Drug Schedules Available at:
http://www.usdoj.gov/dea/pubs/scheduling.shtml
  • The Authors answer:
    The out-of-court statement is a verbal act because soliciting amounts to misuse of the premises. [FRE 801(a), (b) & (c)] If the state can show solicitation in the Gentleman's Massage Parlor, its can reasonably argue that proprietor Ratliff was using the premises in this way. The words of Debra ("you can have it any way you like") amount to solicitation. The problem illustrates in a quasi-criminal context the main application of the verbal act doctrine:
  • As a matter of substantive law, the words have "independent legal significance," which is to say that the law assigns importance to the fact that they were spoken. They have relevance independent of their assertive aspect.
    • Los Robles Motor Lodge, Inc. v. Department of Alcoholic Beverage Control, 54 Cal. Rptr. 547 (Cal. App. 1966). The court explained:
    • Solicitation for prostitution was the very fact in issue. The truth of the girls' statements was not important. The fact that they were made was. The declarations were admissible as original evidence. They were "operative facts." Section 1200, subdivision (a), of the [California] Evidence Code defines hearsay and expressly states that evidence is only within the hearsay rule which "is offered to prove the truth of the matter stated." Thus, the evidence here is not an exception to the hearsay rule; it is not within it.

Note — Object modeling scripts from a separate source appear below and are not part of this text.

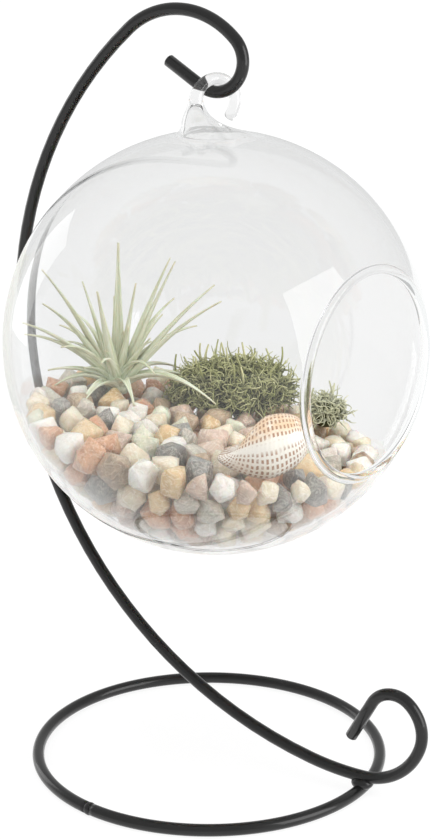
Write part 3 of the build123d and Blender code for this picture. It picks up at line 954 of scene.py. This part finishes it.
def pale_floor():
    """A pale floor that looks white from afar and keeps the object's shadow near it."""
    paint = Paint("pale_floor")
    camera_ray, glossy_ray, glass_ray = paint.rays(*SEEN_RAYS)
    matt = paint.node("ShaderNodeBsdfDiffuse", None, FLOOR_COLOUR)
    bright = paint.node("ShaderNodeEmission", None, WHITE, 1.05 - glass_ray * 0.1)
    seen = camera_ray + glossy_ray + glass_ray
    far = paint.node("ShaderNodeVectorMath", {"operation": "LENGTH"}, paint.spot(), out="Value")
    share = seen * (0.84 + far.above(0.45, 0.3) * 0.16)
    both = paint.node("ShaderNodeMixShader", None, share, matt, bright)
    bm = bmesh.new()
    bmesh.ops.create_grid(bm, x_segments=1, y_segments=1, size=FLOOR_SIZE)
    floor = added("floor", bm)
    floor.data.materials.append(paint.surface(both))


def surroundings():
    world = bpy.data.worlds.new("studio")
    bpy.context.scene.world = world
    world.use_nodes = True
    paint = Paint("studio", world.node_tree)
    camera_ray, glossy_ray, glass_ray = paint.rays(*SEEN_RAYS)
    strength = 0.66 + camera_ray * 0.34 + glass_ray * 0.27 - glossy_ray * 0.08
    background = paint.node("ShaderNodeBackground", None, WHITE, strength)
    paint.node("ShaderNodeOutputWorld", None, background)


def aimed(name, data, place, aim):
    """Puts a lamp or a camera in its place and turns it to what it looks at."""
    made = bpy.data.objects.new(name, data)
    made.location = place
    made.rotation_mode = "QUATERNION"
    made.rotation_quaternion = (aim - Vector(place)).to_track_quat("-Z", "Y")
    bpy.context.scene.collection.objects.link(made)
    return made


def softbox(name, place, width, height, power, reflected=True):
    lamp = bpy.data.lights.new(name, "AREA")
    lamp.shape = "RECTANGLE"
    lamp.size, lamp.size_y, lamp.energy = width, height, power
    made = aimed(name, lamp, place, MIDDLE)
    made.visible_camera = False
    made.visible_transmission = False
    made.visible_glossy = reflected


pale_floor()
surroundings()
softbox("softbox_right", (0.96, 0.04, 0.24), width=0.68, height=1.1, power=7.0)
softbox("softbox_left", (-0.95, 0.1, 0.15), width=0.35, height=0.9, power=1.4)
softbox(
    "softbox_front", (-0.3, -1.0, 0.7), width=0.5, height=0.5, power=3.0, reflected=False
)
softbox("softbox_top", (0.1, -0.1, 1.1), width=0.8, height=0.8, power=6.5, reflected=False)

camera = bpy.data.cameras.new("camera")
camera.lens = CAMERA_LENS
camera.sensor_width = CAMERA_SENSOR
bpy.context.scene.camera = aimed("camera", camera, CAMERA_PLACE, CAMERA_AIM)
bpy.context.scene.view_settings.view_transform = "Standard"
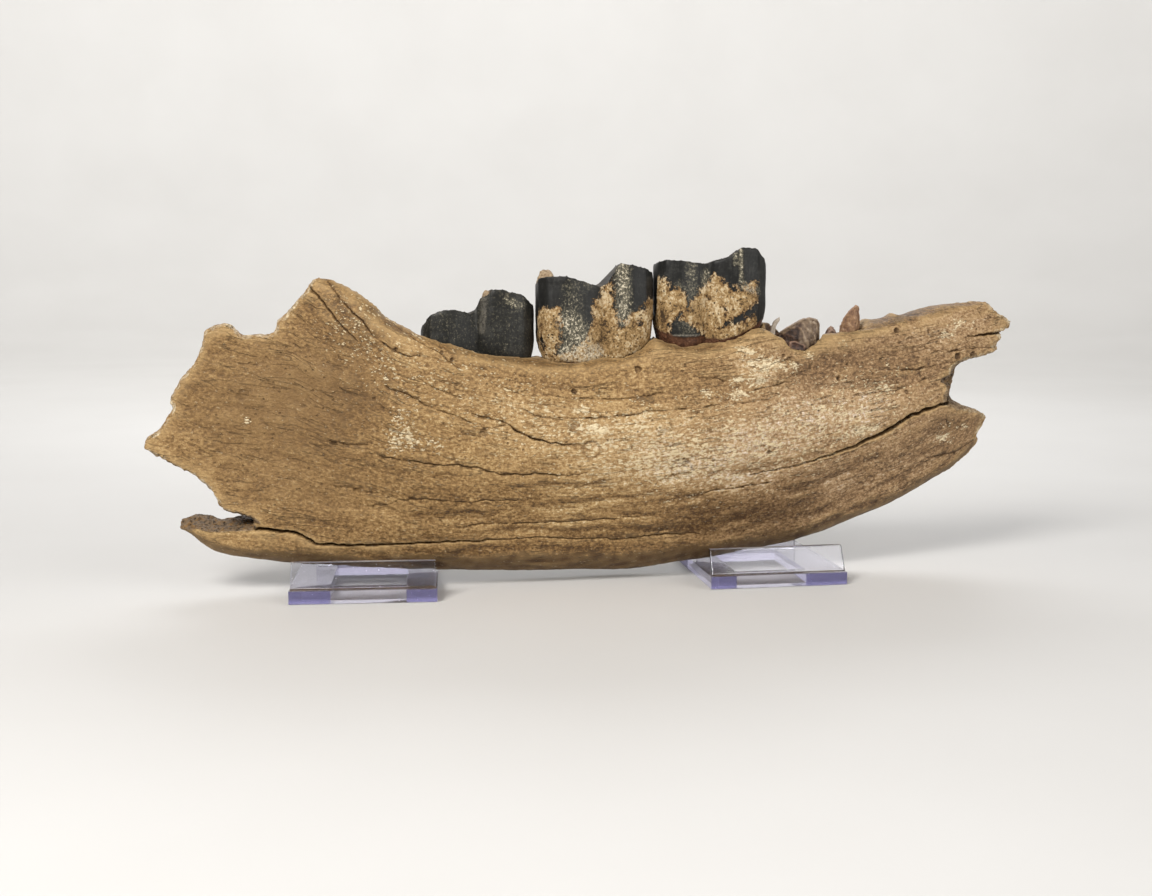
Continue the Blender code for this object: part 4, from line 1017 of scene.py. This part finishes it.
def toothMaterial():
    material, tree, place, shader = startMaterial("fossilEnamel")
    c = toothColour
    speck, worn = mark(tree, "speck"), mark(tree, "worn")
    fluting = cloud(tree, place, (1.0, 1.0, 13), 3, 0.6)
    growth = cloud(tree, place, (22, 22, 1.4), 3, 0.55)
    mottle = cloud(tree, place, (7, 7, 8), 5, 0.65)
    grit = cloud(tree, place, (1.1, 1.1, 1.1), 2, 0.75)
    tone = weighted(tree, -0.4, (fluting, 0.35), (mottle, 0.75), (growth, 0.2), (grit, 0.5))
    colour = colourRamp(tree, tone, [(0.34, c["black"]), (0.5, c["slate"]), (0.66, c["grey"])])
    # pale grains, thick in columns and thin everywhere else
    grains = cloud(tree, place, (0.95, 0.95, 1.1), 3, 0.75, shift=(4, 4, 1))
    thick = weighted(tree, grains, (speck, 0.24))
    chip = reach(tree, thick, 0.73, 0.80)
    dust = times(tree, reach(tree, thick, 0.56, 0.73), reach(tree, speck, 0.03, 0.3))
    colour = tinted(tree, colour, speck, 0.55, c["film"])
    colour = tinted(tree, colour, dust, 0.8, c["dust"])
    colour = tinted(tree, colour, chip, 0.85, c["cream"])
    # pale columns: grey-white colour, partly a painted glossy highlight
    pale = times(tree, mark(tree, "pale"), reach(tree, grit, 0.36, 0.56, 0.25, 0.9))
    colour = colourMix(tree, pale, colour, c["pale"])
    # painted highlight: a thin light rim along the sharp edges
    colour = tinted(tree, colour, mark(tree, "edge"), 0.45, c["edge"])
    # tan cement with a ragged edge, darker holes and pale grains
    edge = cloud(tree, place, (2.6, 2.6, 3.0), 4, 0.75, shift=(1, 1, 1))
    inside = weighted(tree, -6.2, (edge, 10), (grit, 4), (mark(tree, "cement"), 1))
    cementMask = reach(tree, inside, -0.4, 0.5)
    cement = colourRamp(
        tree, weighted(tree, -0.67, (grit, 0.75), (mottle, 0.9), (edge, 0.7)),
        [(0.30, c["cementDark"]), (0.42, c["cement"]), (0.55, c["cementMid"]), (0.70, c["cementLight"])],
    )
    cement = tinted(tree, cement, reach(tree, inside, 1.6, 0.3), 0.55, c["rust"])
    hole = reach(tree, dots(tree, place, (1.7, 1.7, 1.7), (2, 5, 1)), 0.28, 0.14)
    hole = times(tree, hole, reach(tree, mottle, 0.40, 0.52))
    cement = tinted(tree, cement, hole, 0.85, c["cementDark"])
    bare = times(tree, reach(tree, speck, 0.35, 1.0), reach(tree, grains, 0.42, 0.58))
    cement = tinted(tree, cement, bare, 0.75, c["cream"])
    colour = colourMix(tree, cementMask, colour, cement)
    # the root's rim, with painted contact shade where its band is thin, the worn top and the tan cusps
    rimTone = weighted(tree, times(tree, edge, 0.4), (grit, 0.6))
    rimColour = colourRamp(tree, rimTone, [(0.35, c["rootDark"]), (0.55, c["root"]), (0.72, c["rootLight"])])
    colour = colourMix(tree, mark(tree, "rootRimAndContactShade"), colour, rimColour)
    dentine = colourRamp(tree, mottle, [(0.35, c["dentineDark"]), (0.6, c["dentine"])])
    colour = tinted(tree, colour, worn, 0.75, dentine)
    cusp = colourRamp(tree, grit, [(0.35, c["cuspDark"]), (0.65, c["cusp"])])
    colour = colourMix(tree, mark(tree, "cusp"), colour, cusp)
    wire(tree, shader, {
        "Base Color": colour,
        "Roughness": weighted(tree, 0.26, (cementMask, 0.38), (mottle, 0.30), (grit, 0.12), (worn, 0.3)),
        "Specular IOR Level": 0.25,
    })
    crust = times(tree, cementMask, weighted(tree, 0.6, (grit, 1.0), (hole, -1.0)))
    enamel = weighted(tree, times(tree, growth, 0.3), (fluting, 0.6), (grit, 0.5))
    chipped = times(tree, chip, -0.8)
    addRelief(tree, shader, [(enamel, 0.20, 0.5), (crust, 0.55, 0.85), (chipped, 0.25, 0.6)])
    return material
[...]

Problem 3-E: Whose Corn?: Verbal Act: Element of the Contract

  • [CB] *** Now Lord sues Prager and the bank for conversion, claiming that the corn that the bank repossessed and sold was his share of Cartwright's crop. As proof, Lord offers his own testimony that he and Cartwright had gone to the field, where Cartwright "pointed out the corn in the double crib and said, 'Mr. Lord, this double crib of corn is your share for this year, and it belongs to you, sir.' " The bank and Prager object that Lord's description of what Cartwright said and did was hearsay.
  • [CB] As proof that the corn in the double crib was indeed the corn covered by its security interest, the bank offers testimony by its loan officer that "when we came out to see about selling the corn, Cartwright told us that the corn in the double crib was his." Lord objects that the loan officer's description of what Cartwright said and did was hearsay.
  • [CB] Assume that if the bank got the wrong corn, both Prager and the bank are liable to Lord for conversion. [Note also that this means that the bank's subjective belief regarding the ownership of the corn is not relevant.]

The Authors' Answers, with my comments.

  • First, is tenant Cartwright's statement to Lord hearsay? *** Second, is Cartwright's statement to the bank officer hearsay?

Bottom Line:
Lord's Statements are NOT hearsay.
Bank Officer's statements ARE hearsay.

  • The words also assert that the corn belongs to Lord, but this aspect of the statement is not critical: The statement has legal significance (conveying corn, performing the contract) independent of the assertive aspect, so it is properly viewed as a verbal act (or verbal part of the act of pointing out the corn being conveyed).
  • Cartwright and the Bank have a contractual relationship too, in which Cartwright borrowed money which he promised to repay. He pledged the corn to be grown (the 60% not committed to Lord) to the bank as security. But Cartwright's statement to the loan officer did not perform the contract or effect a conveyance to the bank, for there is no indication that Cartwright was conceding default and telling the officer that the bank could claim and sell the collateral. Hence probative worth depends on assertive aspect, and the statement is hearsay.
  • As was true of Debra's words to Wallis (Problem 3-D), content of Cartwright's statement to Lord matters. ***
  • The problem tracks a famous decision in which the Minnesota Supreme Court held that the statement by tenant Schrik to landlord Hanson was not hearsay, but that the statement by Schrik to the cashier of the bank was hearsay.
  • Hanson v. Johnson, 201 N.W. 322, at 322-323 (Minn. 1924).

More on Verbal Acts doctrine:

  • The authors explain:
    • "Here is a good place to illustrate another application of the verbal act doctrine -- spoken words having logical significance independent of their assertive value, even though substantive law does not vest them with such significance. Take the old chestnut about the car wreck: Man and wife in car; car strikes bridge abutment; both die. Rights of surviving children or relatives may be affected if one of the decedents survived the crash momentarily and died after the other."

Malavet:

Let me give this definition of the "Verbal Acts" exclusion from hearsay:
—words, spoken or written, having legal or logical significance independent of their assertive value.

  • Using the authors' example above, assume that, as proof that the wife survived, evidence is offered that a woman's voice was heard saying "Help Me." The content of the statement is not important, rather, the fact that the woman in the car could talk, indicates that she was alive. The absence of a statement from the husband suggests that he was dead. The result would be the same even if she had said "I am alive!". It is not the content that is important, but merely the fact that she was capable of speaking at all.